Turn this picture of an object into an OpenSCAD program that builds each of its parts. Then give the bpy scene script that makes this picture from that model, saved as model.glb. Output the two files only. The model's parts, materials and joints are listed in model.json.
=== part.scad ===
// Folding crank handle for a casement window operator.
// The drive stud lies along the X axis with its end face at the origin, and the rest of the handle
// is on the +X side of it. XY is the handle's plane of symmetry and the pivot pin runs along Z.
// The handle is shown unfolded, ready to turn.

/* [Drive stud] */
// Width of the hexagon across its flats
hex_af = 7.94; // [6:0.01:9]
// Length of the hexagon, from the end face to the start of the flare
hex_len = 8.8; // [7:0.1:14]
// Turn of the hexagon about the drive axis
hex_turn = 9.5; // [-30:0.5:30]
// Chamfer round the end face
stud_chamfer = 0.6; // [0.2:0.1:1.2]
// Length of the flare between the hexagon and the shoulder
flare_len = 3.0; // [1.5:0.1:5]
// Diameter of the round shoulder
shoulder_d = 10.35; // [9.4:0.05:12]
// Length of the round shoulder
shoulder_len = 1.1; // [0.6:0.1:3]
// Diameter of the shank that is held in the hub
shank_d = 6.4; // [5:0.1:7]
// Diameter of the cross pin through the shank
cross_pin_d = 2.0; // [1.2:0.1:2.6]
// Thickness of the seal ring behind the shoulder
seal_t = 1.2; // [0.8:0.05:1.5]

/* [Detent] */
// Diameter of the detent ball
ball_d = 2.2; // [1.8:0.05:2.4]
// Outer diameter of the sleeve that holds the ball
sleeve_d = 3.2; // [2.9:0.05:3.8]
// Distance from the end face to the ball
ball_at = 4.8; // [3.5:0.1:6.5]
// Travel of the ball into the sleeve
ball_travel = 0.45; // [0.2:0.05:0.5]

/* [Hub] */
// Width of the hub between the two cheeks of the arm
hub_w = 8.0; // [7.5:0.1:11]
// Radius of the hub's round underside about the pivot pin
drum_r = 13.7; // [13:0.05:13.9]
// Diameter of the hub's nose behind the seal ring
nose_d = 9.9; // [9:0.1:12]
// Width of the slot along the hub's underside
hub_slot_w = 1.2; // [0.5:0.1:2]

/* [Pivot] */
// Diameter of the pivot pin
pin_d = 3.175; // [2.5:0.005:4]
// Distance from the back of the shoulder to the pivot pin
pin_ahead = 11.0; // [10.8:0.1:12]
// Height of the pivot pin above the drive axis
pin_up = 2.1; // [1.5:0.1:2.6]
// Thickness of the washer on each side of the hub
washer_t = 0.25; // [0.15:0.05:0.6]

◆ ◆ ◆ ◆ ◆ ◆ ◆

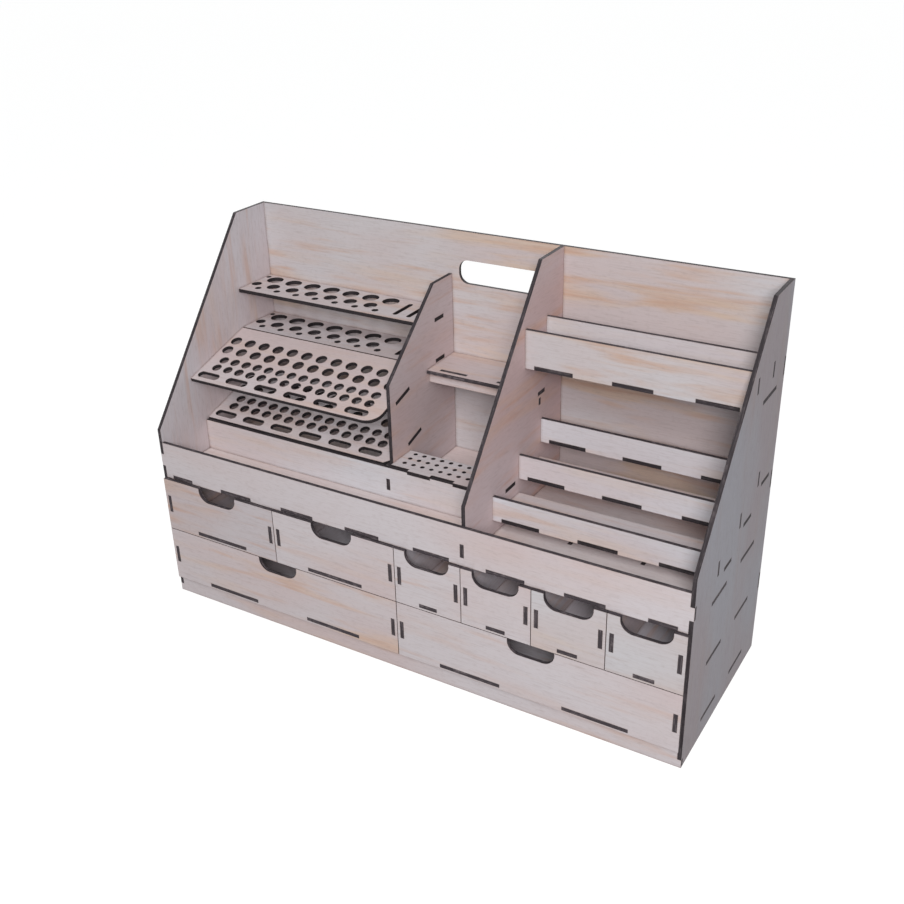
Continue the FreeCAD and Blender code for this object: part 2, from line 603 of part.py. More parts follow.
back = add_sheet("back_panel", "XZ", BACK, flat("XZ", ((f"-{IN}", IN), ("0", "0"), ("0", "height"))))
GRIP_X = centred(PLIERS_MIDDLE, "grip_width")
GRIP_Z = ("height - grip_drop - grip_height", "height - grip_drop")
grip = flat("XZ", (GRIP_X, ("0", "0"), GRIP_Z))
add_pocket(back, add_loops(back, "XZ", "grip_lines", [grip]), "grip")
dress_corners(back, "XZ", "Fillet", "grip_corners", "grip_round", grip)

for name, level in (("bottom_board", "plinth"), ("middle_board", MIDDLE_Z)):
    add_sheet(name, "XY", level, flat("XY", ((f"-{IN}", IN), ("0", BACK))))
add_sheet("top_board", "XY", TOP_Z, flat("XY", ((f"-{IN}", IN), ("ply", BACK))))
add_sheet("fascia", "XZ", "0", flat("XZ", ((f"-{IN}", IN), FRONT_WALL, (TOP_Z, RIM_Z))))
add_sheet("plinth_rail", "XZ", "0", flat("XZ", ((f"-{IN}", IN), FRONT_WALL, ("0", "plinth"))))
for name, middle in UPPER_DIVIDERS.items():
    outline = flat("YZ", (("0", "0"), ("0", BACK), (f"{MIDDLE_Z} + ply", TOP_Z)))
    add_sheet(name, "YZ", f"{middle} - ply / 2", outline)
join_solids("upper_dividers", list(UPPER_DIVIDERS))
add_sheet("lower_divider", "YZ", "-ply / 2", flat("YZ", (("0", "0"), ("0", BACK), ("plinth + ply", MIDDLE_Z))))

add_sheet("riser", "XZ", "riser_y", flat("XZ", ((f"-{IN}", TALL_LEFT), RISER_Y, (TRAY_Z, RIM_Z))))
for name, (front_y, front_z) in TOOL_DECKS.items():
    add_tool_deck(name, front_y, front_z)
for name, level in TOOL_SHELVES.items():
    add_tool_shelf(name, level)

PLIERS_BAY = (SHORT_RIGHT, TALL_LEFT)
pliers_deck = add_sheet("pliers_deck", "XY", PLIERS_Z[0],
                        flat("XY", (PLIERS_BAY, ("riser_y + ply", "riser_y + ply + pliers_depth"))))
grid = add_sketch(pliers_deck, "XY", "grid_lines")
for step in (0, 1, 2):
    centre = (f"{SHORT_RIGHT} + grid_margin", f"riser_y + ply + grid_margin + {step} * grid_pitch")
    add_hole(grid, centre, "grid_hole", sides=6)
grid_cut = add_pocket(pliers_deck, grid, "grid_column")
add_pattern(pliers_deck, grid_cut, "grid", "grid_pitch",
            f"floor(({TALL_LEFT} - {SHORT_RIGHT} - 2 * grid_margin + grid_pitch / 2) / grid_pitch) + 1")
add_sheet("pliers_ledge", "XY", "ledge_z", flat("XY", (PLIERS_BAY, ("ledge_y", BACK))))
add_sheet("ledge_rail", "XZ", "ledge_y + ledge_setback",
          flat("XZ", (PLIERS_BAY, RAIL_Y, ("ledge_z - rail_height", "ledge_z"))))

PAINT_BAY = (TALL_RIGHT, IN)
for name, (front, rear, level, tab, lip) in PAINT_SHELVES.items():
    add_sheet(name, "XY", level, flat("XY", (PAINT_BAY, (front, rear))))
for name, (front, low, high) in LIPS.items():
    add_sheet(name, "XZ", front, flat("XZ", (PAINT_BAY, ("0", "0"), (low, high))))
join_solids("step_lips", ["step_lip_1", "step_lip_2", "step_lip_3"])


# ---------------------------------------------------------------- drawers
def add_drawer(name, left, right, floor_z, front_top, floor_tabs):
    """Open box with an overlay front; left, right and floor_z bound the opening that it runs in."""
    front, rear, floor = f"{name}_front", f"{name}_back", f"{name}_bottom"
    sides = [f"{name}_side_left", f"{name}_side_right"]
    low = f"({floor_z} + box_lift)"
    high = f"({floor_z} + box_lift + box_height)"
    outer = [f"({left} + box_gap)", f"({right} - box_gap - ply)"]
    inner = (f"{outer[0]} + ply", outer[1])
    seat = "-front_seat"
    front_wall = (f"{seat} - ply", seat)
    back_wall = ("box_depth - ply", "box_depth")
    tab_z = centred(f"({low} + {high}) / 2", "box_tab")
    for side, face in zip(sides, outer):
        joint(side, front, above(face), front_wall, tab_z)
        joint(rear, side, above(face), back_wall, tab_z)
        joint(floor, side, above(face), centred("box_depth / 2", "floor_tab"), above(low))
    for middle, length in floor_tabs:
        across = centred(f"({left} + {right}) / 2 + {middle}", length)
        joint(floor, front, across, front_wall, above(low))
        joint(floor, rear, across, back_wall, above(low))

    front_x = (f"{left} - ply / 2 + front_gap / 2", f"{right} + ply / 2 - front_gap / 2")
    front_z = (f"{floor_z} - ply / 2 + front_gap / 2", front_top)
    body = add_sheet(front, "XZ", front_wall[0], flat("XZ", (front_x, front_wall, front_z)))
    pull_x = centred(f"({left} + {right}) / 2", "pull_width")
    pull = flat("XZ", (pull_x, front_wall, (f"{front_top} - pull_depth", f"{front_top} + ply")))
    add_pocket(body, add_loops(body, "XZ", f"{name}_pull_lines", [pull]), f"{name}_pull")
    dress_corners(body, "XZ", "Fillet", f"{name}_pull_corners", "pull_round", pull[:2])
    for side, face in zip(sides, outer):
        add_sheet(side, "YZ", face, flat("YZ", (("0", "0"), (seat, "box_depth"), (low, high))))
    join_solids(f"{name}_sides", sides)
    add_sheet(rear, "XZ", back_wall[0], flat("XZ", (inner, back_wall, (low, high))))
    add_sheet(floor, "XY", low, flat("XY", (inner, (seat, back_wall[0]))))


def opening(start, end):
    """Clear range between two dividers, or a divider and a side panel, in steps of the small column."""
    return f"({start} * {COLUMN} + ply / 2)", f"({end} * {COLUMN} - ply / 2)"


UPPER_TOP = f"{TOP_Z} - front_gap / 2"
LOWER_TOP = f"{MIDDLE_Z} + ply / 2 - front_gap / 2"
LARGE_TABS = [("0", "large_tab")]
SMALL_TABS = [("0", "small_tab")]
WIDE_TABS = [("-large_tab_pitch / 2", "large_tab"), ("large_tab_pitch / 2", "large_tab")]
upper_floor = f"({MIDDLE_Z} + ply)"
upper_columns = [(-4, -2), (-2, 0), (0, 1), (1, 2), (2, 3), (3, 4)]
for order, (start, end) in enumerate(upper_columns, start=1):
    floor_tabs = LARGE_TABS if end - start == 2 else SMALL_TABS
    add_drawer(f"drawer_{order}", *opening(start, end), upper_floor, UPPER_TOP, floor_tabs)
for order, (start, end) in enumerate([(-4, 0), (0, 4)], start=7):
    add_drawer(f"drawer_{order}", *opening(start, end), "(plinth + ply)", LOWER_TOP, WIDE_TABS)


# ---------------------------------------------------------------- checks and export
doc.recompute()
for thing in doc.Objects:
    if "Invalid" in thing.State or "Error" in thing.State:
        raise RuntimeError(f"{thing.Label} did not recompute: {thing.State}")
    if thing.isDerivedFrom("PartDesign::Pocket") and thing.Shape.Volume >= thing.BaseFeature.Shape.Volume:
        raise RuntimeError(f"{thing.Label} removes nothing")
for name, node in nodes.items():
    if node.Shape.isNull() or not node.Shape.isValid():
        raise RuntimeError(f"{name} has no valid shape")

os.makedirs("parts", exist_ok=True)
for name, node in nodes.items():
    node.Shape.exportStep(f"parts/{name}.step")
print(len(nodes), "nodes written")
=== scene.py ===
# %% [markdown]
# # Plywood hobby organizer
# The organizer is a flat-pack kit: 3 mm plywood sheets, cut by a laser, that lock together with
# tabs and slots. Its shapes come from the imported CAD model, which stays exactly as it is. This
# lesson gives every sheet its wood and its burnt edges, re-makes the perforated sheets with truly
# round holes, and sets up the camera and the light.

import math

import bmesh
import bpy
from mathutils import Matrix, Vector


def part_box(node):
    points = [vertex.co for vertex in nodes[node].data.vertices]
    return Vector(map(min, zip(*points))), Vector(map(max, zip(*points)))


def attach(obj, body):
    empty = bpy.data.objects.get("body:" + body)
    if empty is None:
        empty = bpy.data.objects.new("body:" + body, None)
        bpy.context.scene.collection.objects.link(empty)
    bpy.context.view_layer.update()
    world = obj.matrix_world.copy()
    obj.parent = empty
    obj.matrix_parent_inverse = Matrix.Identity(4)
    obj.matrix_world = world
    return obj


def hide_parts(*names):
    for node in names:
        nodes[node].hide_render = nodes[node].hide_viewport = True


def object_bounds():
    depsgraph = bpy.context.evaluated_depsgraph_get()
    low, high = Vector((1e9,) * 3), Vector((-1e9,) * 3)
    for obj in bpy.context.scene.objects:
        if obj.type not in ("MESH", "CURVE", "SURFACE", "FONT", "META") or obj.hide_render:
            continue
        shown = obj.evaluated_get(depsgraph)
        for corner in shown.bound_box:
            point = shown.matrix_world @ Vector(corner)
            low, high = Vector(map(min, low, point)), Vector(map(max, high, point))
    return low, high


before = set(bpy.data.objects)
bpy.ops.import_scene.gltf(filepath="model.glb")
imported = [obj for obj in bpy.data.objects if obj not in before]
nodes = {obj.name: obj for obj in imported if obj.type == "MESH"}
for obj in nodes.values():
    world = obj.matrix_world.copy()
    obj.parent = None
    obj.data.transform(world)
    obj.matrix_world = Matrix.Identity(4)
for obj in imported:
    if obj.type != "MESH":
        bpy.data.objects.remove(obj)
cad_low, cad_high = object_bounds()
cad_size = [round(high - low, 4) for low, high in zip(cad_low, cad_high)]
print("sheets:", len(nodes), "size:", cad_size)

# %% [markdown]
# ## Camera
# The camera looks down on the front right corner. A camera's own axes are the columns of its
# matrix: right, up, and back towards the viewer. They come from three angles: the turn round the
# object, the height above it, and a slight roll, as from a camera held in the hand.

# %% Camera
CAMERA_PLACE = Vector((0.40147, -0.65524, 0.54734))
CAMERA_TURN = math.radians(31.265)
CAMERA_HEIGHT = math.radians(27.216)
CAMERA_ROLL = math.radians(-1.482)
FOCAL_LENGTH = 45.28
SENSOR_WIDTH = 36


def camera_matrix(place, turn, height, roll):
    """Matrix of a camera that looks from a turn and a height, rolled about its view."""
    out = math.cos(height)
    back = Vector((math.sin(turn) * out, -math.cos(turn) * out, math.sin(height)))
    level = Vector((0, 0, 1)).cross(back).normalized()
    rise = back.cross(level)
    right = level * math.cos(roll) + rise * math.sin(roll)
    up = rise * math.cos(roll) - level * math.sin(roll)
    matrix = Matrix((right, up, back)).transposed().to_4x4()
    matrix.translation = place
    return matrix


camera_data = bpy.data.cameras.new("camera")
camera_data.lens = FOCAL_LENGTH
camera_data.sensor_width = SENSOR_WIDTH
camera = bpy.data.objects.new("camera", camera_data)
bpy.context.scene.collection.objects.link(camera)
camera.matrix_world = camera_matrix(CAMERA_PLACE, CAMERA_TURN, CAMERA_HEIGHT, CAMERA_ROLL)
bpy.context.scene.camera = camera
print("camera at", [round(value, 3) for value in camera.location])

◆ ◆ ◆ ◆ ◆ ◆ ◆

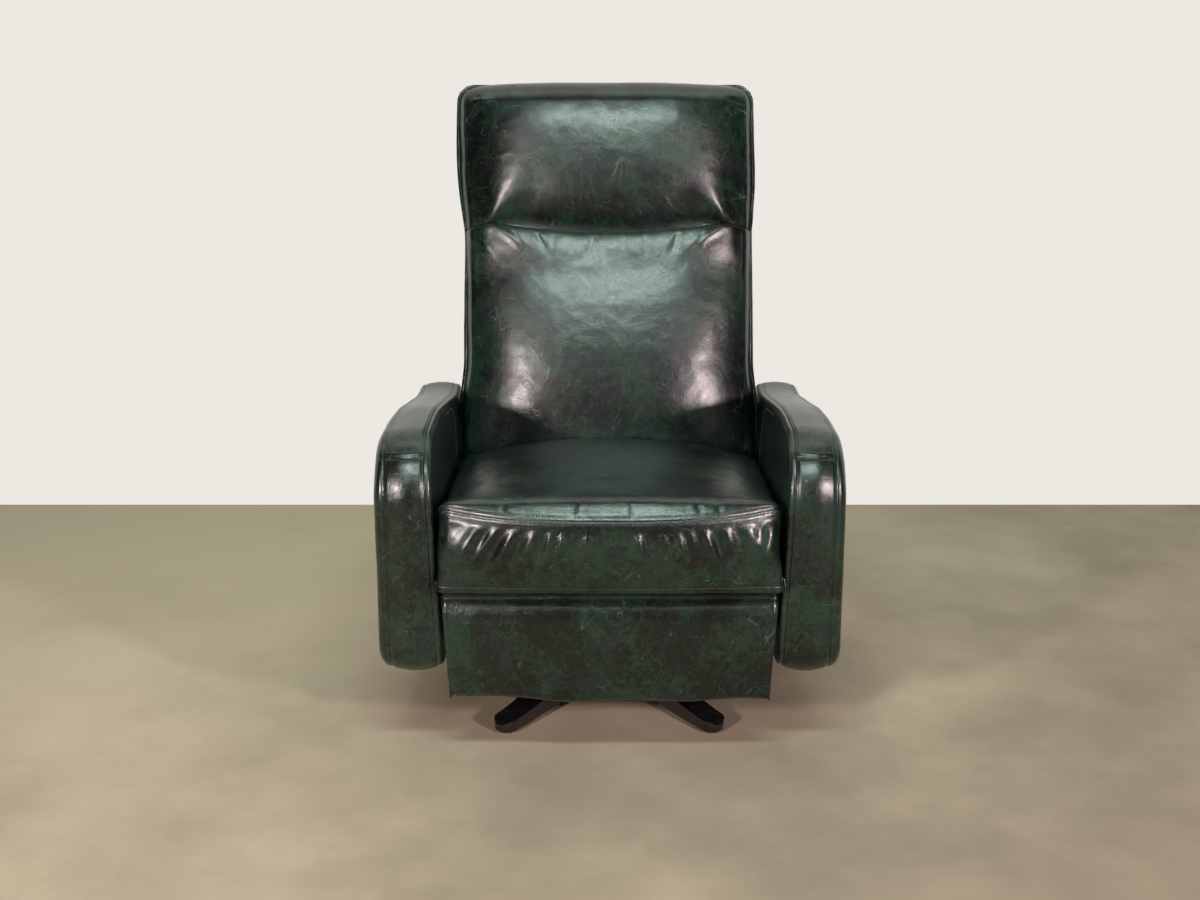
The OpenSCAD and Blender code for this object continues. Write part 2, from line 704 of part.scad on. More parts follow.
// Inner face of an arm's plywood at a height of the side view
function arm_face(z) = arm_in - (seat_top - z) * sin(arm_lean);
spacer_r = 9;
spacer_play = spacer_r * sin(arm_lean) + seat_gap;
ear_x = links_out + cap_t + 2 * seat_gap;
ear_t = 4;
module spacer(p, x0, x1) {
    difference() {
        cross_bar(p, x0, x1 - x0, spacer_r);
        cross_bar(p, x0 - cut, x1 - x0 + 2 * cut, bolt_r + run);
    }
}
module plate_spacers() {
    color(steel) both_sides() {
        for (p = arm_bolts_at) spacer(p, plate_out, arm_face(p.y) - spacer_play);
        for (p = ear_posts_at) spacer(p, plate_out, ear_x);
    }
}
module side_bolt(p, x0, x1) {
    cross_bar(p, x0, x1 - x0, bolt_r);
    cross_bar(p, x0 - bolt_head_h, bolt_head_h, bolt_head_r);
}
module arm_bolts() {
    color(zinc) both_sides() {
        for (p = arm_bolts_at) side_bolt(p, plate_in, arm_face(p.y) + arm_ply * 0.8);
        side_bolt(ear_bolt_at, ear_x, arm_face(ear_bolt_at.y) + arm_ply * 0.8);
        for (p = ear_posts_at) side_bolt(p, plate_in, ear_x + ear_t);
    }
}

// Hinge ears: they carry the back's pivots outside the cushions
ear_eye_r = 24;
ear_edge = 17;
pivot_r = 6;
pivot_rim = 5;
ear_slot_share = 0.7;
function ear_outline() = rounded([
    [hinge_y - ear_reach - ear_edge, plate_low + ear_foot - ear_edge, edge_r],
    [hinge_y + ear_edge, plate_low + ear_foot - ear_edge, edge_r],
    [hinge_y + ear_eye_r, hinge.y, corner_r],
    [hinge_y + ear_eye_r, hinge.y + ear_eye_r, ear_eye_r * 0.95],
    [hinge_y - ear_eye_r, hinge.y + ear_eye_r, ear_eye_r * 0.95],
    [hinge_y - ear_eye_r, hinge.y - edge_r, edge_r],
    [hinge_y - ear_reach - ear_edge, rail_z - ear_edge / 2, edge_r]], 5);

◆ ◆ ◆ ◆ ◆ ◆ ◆

_Aim of the task_
Within the listing above, find every line containing the string "model" and return it.

_Exercise result_
Turn this picture of an object into an OpenSCAD program that builds each of its parts. Then give the bpy scene script that makes this picture from that model, saved as model.glb. Output the two files only. The model's parts, materials and joints are listed in model.json.
# tabs and slots. Its shapes come from the imported CAD model, which stays exactly as it is. This
bpy.ops.import_scene.gltf(filepath="model.glb")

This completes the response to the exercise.